Dolan does not believe he suffers from Jerusalem Syndrome. All he did, as he sees it, was carry his cross and rejoice in the general festivities, as he has for five years all over the city and across the country.
"I look at Jerusalem as a high altitude, spiritually - it's a very intense place," Dolan said. "However, I am aware of this intensity and I know it's good to take breaks ... to leave the city and go to Tiberias or Europe, to keep things real and to be realistic, because otherwise you can come down with altitude sickness."
Dolan was born to a Christian family with Jewish roots. He was a project manager for a construction company in the US until nine years ago, when he says he had a vision about Jesus and God, who called on him to stop erecting buildings and go out and encourage people to rebuild their lives.
He has been traveling to and from Israel for the past five years - always on a tourist visa - volunteering at several non-profit organizations and helping the poor and the homeless get their lives back on track.
He makes a living by selling pictures of religious images that come to him through visions, but mainly wanders around Jerusalem and the rest of the country with his cross on his shoulder.
"I have carried my cross all over the country, by the Damascus gate and through east Jerusalem on different Jewish and Muslim holidays. I have spoken with hundreds of Orthodox [people] - every day, they would see me go by, and I would speak to them. [The arrest was] not a reaction of the Orthodox community - they have never attacked me. This was the police. The police are supposed to protect and to be unbiased, to be neutral and to keep the peace," he said.

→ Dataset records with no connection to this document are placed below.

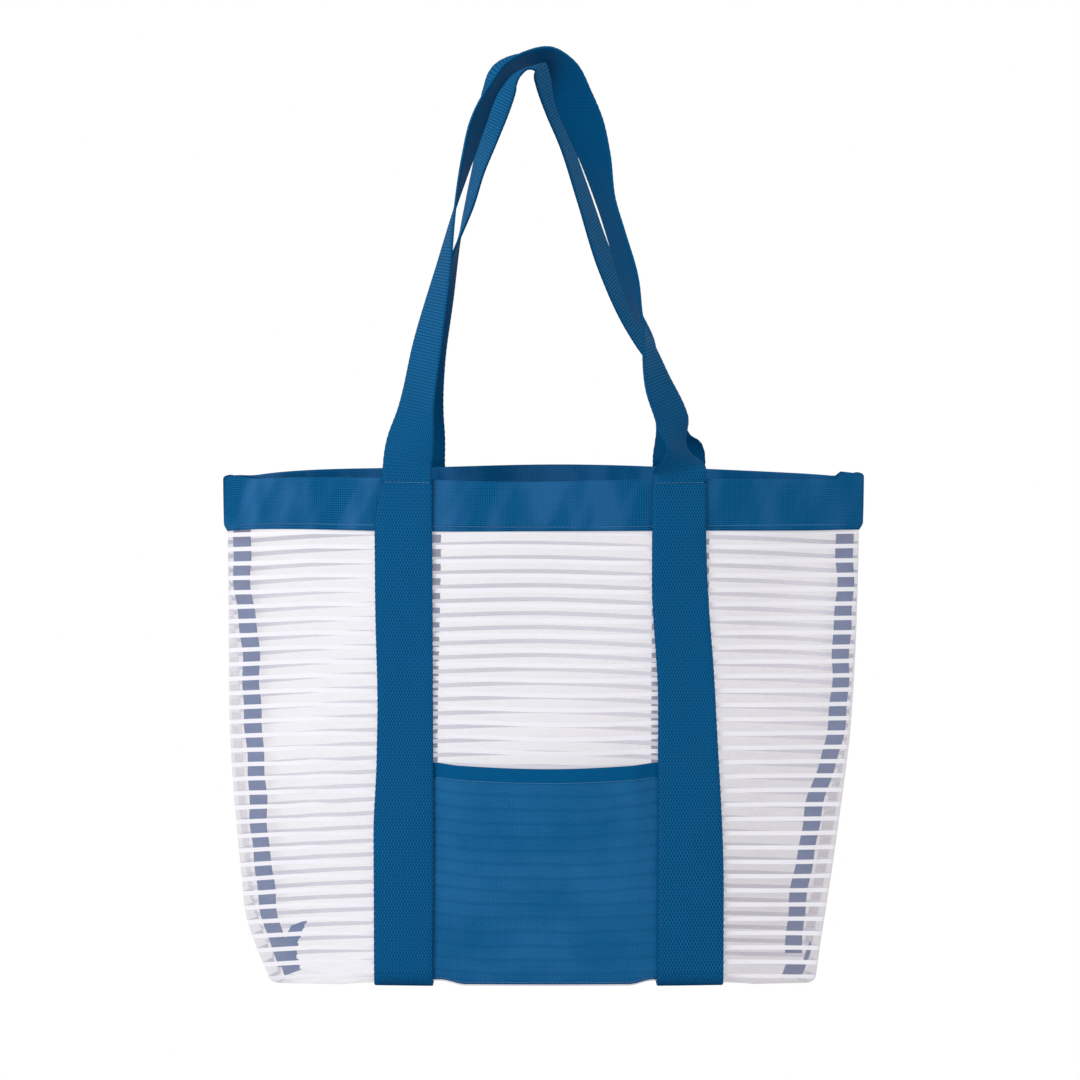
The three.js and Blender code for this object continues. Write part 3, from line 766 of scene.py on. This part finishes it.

# Stations of the front and back handles, left foot to right foot: millimetres across, height in
# millimetres, and how far the webbing has turned from facing outwards, in degrees.
FRONT_ROUTE = [
    (-81.8, 374.5, 50.5), (-74, 420, 62), (-64, 467, 76), (-56, 507.5, 90), (-48, 539, 100),
    (-42, 559, 104), (-30, 584, 100), (-22, 594, 102), (-9, 600.5, 104), (3, 602.5, 105),
    (12.0, 593.2, 118), (19.2, 574.5, 129), (26.5, 557, 129), (32.5, 539, 121), (39.5, 510.5, 108),
    (46, 489.5, 107), (54.5, 460, 107), (59.5, 441, 98), (63.5, 430, 90), (66.5, 419, 80),
    (73, 394.5, 64), (82, 371.5, 57), (86, 345.5, 52),
]
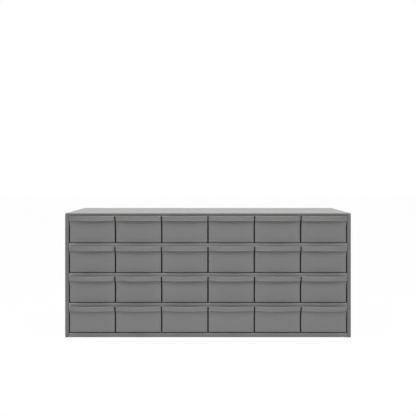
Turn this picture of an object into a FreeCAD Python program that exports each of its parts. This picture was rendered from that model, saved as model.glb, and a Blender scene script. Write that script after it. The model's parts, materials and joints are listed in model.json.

"Jesus told me to take up my cross symbolically, but I take it literally, to deny myself and follow him, meaning to live in love for other people first and to put myself last," he said.
He added that he has tried to make aliya, but his faith has stood in his way: In spite of his claims of Jewish heritage, Israeli authorities have refused to give him citizenship because he is a practicing Christian.
Dolan said he has been harassed, sometimes physically, by people who did not appreciate his ubiquitous baggage: "Usually I don't respond, and then people approach me and want to hear what I have to say."
As he understands it, joining the march with his cross was not provocative behavior at all.
"Going through Mea She'arim on Shabbat with my cross, that would be provocative, wrong and disrespectful, and that I don't do," he said.
David Parsons, media director of the International Christian Embassy in Jerusalem (ICEJ) - the organization in charge of coordinating the Christian groups - asked to clarify that "the protester detained at the march was not a Christian pilgrim attending our Feast of Tabernacles and had no permission to be in the march. We understand he has been living locally for some time and appears to have staged an incident in the media area in order to provoke and draw attention to himself. We regret that it has distracted from the thousands of Christians who came to Israel with love and goodwill."